O militante aprofunda seus vínculos com o povo, estuda,
reflete, medita; qualifica-se numa determinada forma e área de atuação ou
atividade, valoriza os vínculos orgânicos e os projetos comunitários.
6. Seja rigoroso na ética da militância.
A esquerda age por princípios. A direita, por interesses. Um
militante de esquerda pode perder tudo - a liberdade, o emprego, a vida. Menos
a moral. Ao desmoralizar-se, desmoraliza a causa que defende e encarna. Presta
um inestimável serviço à direita.
Há pelegos disfarçados de militante de esquerda. É o sujeito
que se engaja visando, em primeiro lugar, sua ascensão ao poder. Em nome de uma
causa coletiva, busca primeiro seu interesse pessoal.

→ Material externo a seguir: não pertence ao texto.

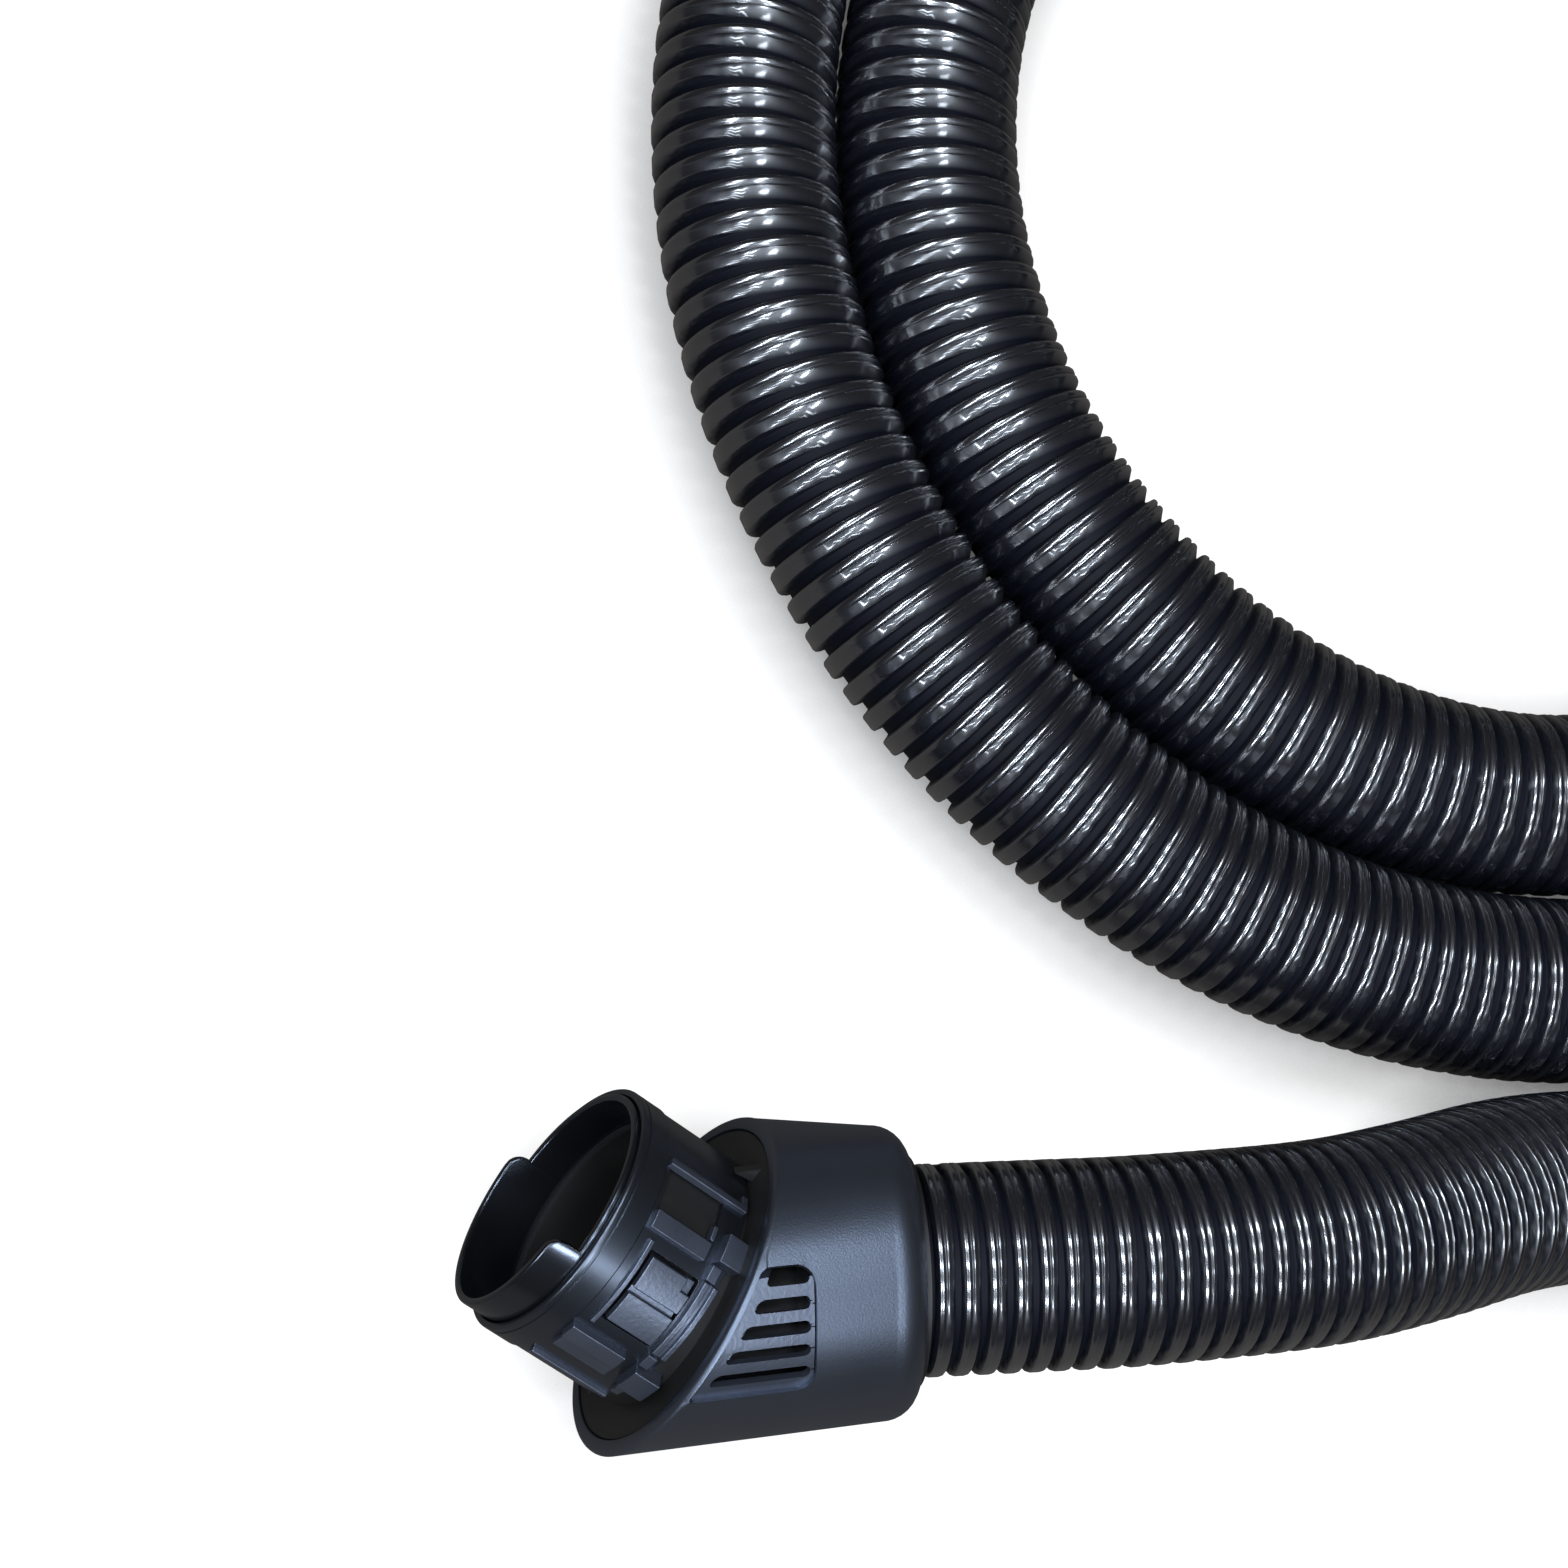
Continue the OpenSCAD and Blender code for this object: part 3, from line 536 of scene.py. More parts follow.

O verdadeiro militante - como Jesus, Gandhi, Che Guevara - é
um servidor, disposto a dar a própria vida para que outros tenham vida. Não se
sente humilhado por não estar no poder, ou orgulhoso ao estar. Ele não se
confunde com a função que ocupa.
7. Alimente-se na tradição da esquerda.
É preciso oração para cultivar a fé, carinho para nutrir o
amor do casal, "voltar às fontes" para manter acesa a mística da
militância. Conheça a história da esquerda, leia (auto) biografias, como o
"Diário do Che na Bolívia", e romances como "A Mãe", de
Gorki, ou "As Vinhas da Ira", de Steinbeck.
8. Prefira o risco de errar com os pobres a ter a pretensão
de acertar sem eles.
Conviver com os pobres não é fácil. Primeiro, há a tendência
de idealizá-los. Depois, descobre-se que entre eles há os mesmos vícios
encontrados nas demais classes sociais. Eles não são melhores nem piores que os
demais seres humanos. A diferença é que são pobres, ou seja, pessoas privadas
injusta e involuntariamente dos bens essenciais à vida digna. Por isso, estamos
ao lado deles. Por uma questão de justiça.
Um militante de esquerda jamais negocia os direitos dos
pobres e sabe aprender com eles.
9. Defenda sempre o oprimido, ainda que aparentemente ele
não tenha razão.
São tantos os sofrimentos dos pobres do mundo que não se
pode esperar deles atitudes que nem sempre aparecem na vida daqueles que
tiveram uma educação refinada.
Em todos os setores da sociedade há corruptos e bandidos. A
diferença é que, na elite, a corrupção se faz com a proteção da lei e os
bandidos são defendidos por mecanismos econômicos sofisticados, que permitem
que um especulador leve uma nação inteira à penúria.
A vida é o dom maior de Deus. A existência da pobreza clama
aos céus. Não espere jamais ser compreendido por quem favorece a opressão dos
pobres.
10. Faça da oração um antídoto contra a alienação.
Orar é deixar-se questionar pelo Espírito de Deus. Muitas
vezes deixamos de rezar para não ouvir o apelo divino que exige a nossa
conversão, isto é, a mudança de rumo na vida. Falamos como militantes e vivemos
como burgueses, acomodados ou na cômoda posição de juízes de quem luta.
Orar é permitir que Deus subverta a nossa existência,
ensinando-nos a amar assim como Jesus amava, libertadoramente.